Now, there could be impedance issues between pedals when when some of them are switched on. But with all true bypass pedals in bypass after a buffer, you shouldn't have any discernable change in the guitar's frequency balance or signal level. That's the whole point of putting the buffer at the front of the line in the first place. It's not really about the amp tone, it's really about the guitar tone and how the loading of the guitar affects it's output.
 

Manicstarseed

Member
Messages
746
When investigating loopers and buffers I came across an article where it recommends 3 or less (high quality)buffers in a pedal chain. I just switched out my MXR Dynacomp for a Barber Tone Press (buffer to true bypass). Now I have (2) buffers in the chain and noticed the high end difference going from 3 to 2. With two buffers, I am satisfied with the "pedal-off"tone. My set-up has (5) pedals in front and (2) in the loop.
 

tylermoss

Member
Messages
132
Unless you're arbitrarily trying to plug in a large number of pedals, no. I've seen boards with 30+ pedals that sound good. Does it sound absolutely the same as going direct to the amp? No, but everything is a trade off. Would the audience notice? Hell no. Its all in your own head.
:beer This. If it sounds good, it is good.

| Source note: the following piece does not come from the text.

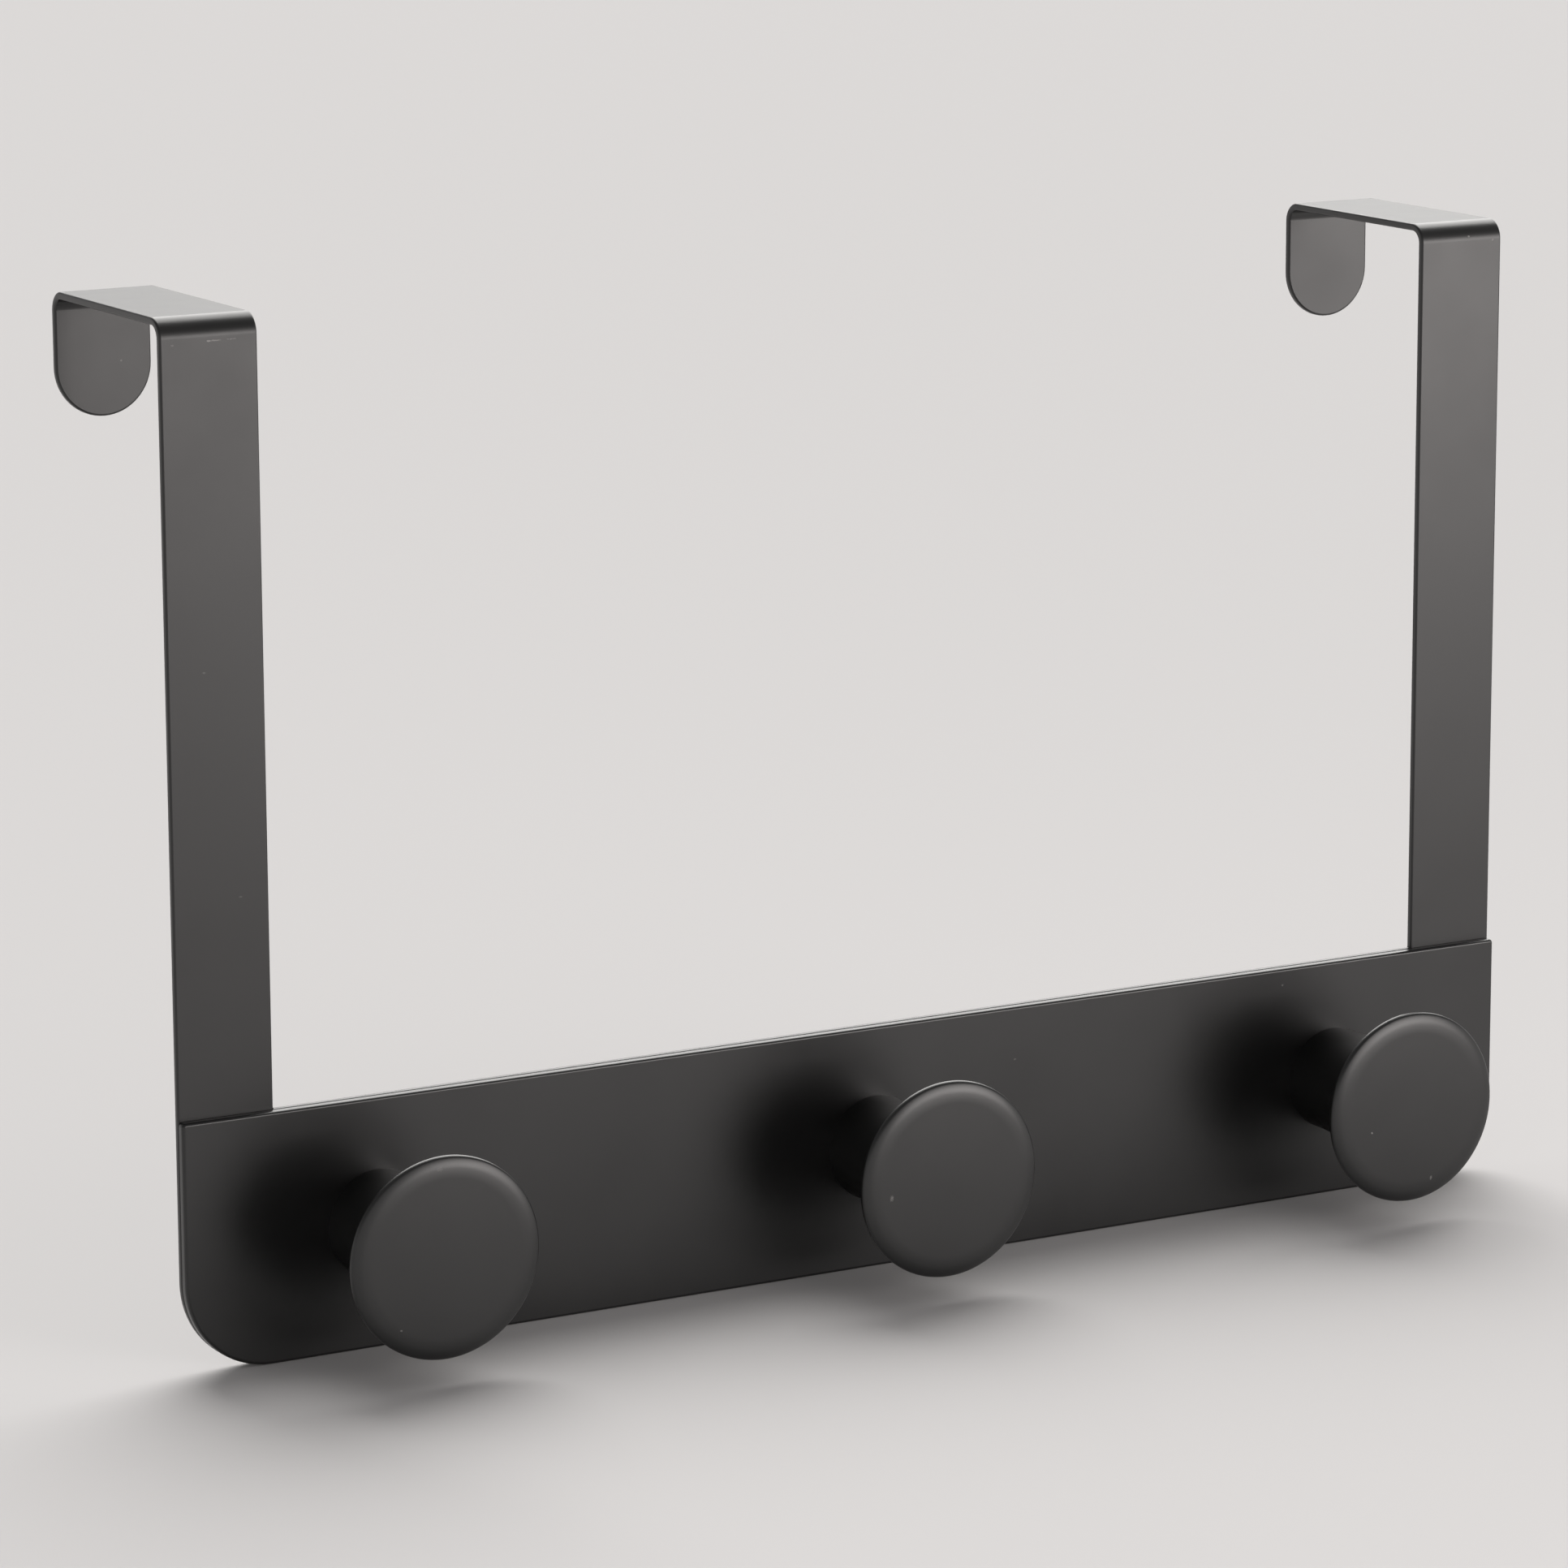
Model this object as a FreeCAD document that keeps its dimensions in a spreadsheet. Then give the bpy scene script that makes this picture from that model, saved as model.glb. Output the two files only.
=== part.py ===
import FreeCAD, Part
import math
import os
import Sketcher

# Over door hook: a folded sheet steel frame that hangs over a door's top edge, a flat front plate
# laid on its band, and three turned knobs, each held by a countersunk screw from behind.
# The frame's origin is where the door's top edge meets its front face, midway between the straps.
# X runs along the width, Y goes into the door and Z is up. All lengths are in millimetres.

# Driving dimensions
DIMENSIONS = [
    ("plate_width", 305.0, "width of the front plate and of the frame behind it"),
    ("plate_height", 50.0, "height of the front plate and of the frame's band"),
    ("plate_thickness", 2.0, "sheet of the front plate"),
    ("plate_corner_radius", 18.0, "bottom corners of plate and frame"),
    ("plate_top_radius", 0.8, "top corners of the plate"),
    ("plate_edge_radius", 0.6, "softened front edge of the plate"),
    ("sheet_thickness", 1.5, "sheet of the folded frame"),
    ("strap_width", 20.0, "width of each strap"),
    ("plate_drop", 152.0, "from the door's top edge down to the plate's top edge"),
    ("door_gap", 47.5, "clear depth between leg and flap, for the door"),
    ("bend_radius", 2.5, "inner radius of every bend"),
    ("flap_straight", 11.0, "flap below its bend, above its round end"),
    ("frame_edge_radius", 0.45, "softened edges of the frame"),
    ("knob_inset", 41.0, "from each end of the plate to the axis of its outer knob"),
    ("head_diameter", 40.0, "knob head"),
    ("head_back_radius", 0.3, "small round at the back edge of the head"),
    ("head_side", 0.35, "straight rim of the knob head"),
    ("head_edge_radius", 0.8, "tight round at the front of the rim"),
    ("head_edge_width", 0.5, "how far in from the rim the tight round reaches"),
    ("head_shoulder_radius", 7.0, "round that goes on from the tight one"),
    ("head_shoulder_width", 1.8, "how far in from there that round reaches"),
    ("head_fall_radius", 22.0, "soft fall from the flat face to that round"),
    ("head_standoff", 28.0, "from the plate to the back of the head"),
    ("head_lip", 4.0, "flat ring behind the head, outside the flare"),
    ("neck_diameter", 21.5, "foot of the knob's neck"),
    ("neck_straight", 2.0, "straight foot, before the neck flares"),
    ("screw_diameter", 4.0, "shank of the screw"),
    ("screw_length", 12.0, "whole length of the countersunk screw"),
    ("screw_head_diameter", 8.0, "countersunk head, 90 degrees"),
    ("screw_sink", 0.1, "head below the frame's back face"),
    ("screw_tip_chamfer", 0.5, "chamfer at the screw's tip"),
    ("hole_clearance", 0.2, "around the shank in frame and plate"),
    ("thread_clearance", 0.05, "around the shank in the knob"),
    ("bore_reserve", 1.5, "bore left below the screw's tip"),
    ("drill_point", 1.2, "cone at the end of the knob's bore"),
    ("recess_width", 0.9, "slot of the cross recess"),
    ("recess_span", 4.4, "length of each slot of the cross recess"),
    ("recess_depth", 1.4, "depth of the cross recess"),
]
# Draft of the cross recess in degrees, and the length below which two places count as one
RECESS_TAPER = -8.0
SAME_PLACE = 1e-3

document = FreeCAD.newDocument("over_door_hook")
sheet = document.addObject("Spreadsheet::Sheet", "Dimensions")
size = {}
for row, (alias, value, meaning) in enumerate(DIMENSIONS, start=1):
    sheet.set(f"A{row}", alias)
    sheet.set(f"B{row}", str(value))
    sheet.set(f"C{row}", meaning)
    sheet.setAlias(f"B{row}", alias)
    size[alias] = value
document.recompute()


def cell(expression):
    # Puts the sheet's name before each alias in an expression.
    words = expression.split(" ")
    return " ".join(f"Dimensions.{word}" if word in size else word for word in words)


def origin_plane(body, role):
    return next(item for item in body.Origin.OriginFeatures if item.Role == role)


def new_sketch(body, name, role, offset=None):
    # Attaches a sketch to one of the body's own origin planes, moved by bound offsets.
    sketch = body.newObject("Sketcher::SketchObject", name)
    sketch.AttachmentSupport = (origin_plane(body, role), [""])
    sketch.MapMode = "FlatFace"
    for axis, expression in (offset or {}).items():
        sketch.setExpression(f"AttachmentOffset.Base.{axis}", cell(expression))
    return sketch


def line(start, end):
    return ("line", start, end)


def arc(centre, radius, start_angle, end_angle):
    return ("arc", centre, radius, start_angle, end_angle)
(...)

I also don't get the odd relationship people have with buffers. A buffer in a pedal is evil, but strategically putting buffers in your chain is good. A buffer that's always on is evil, but having "always on" pedals is good.
Well said! Also, an "always on" pedal is a "buffer" in it's own right. Just one that REALLY colors and degrades your "original tone"
 

cubistguitar

Member
Messages
5,924
Sometimes one or two stinkers can make the chain less useful, a true bypass loop box can fix this. Careful use of the buffers either in something you own, like a delay, or a buffer in a separate box can help too.
 

JTL

Member
Messages
848
Saw the title of this thread and immediately thought "... you might be a Praise & Worship Guitarist."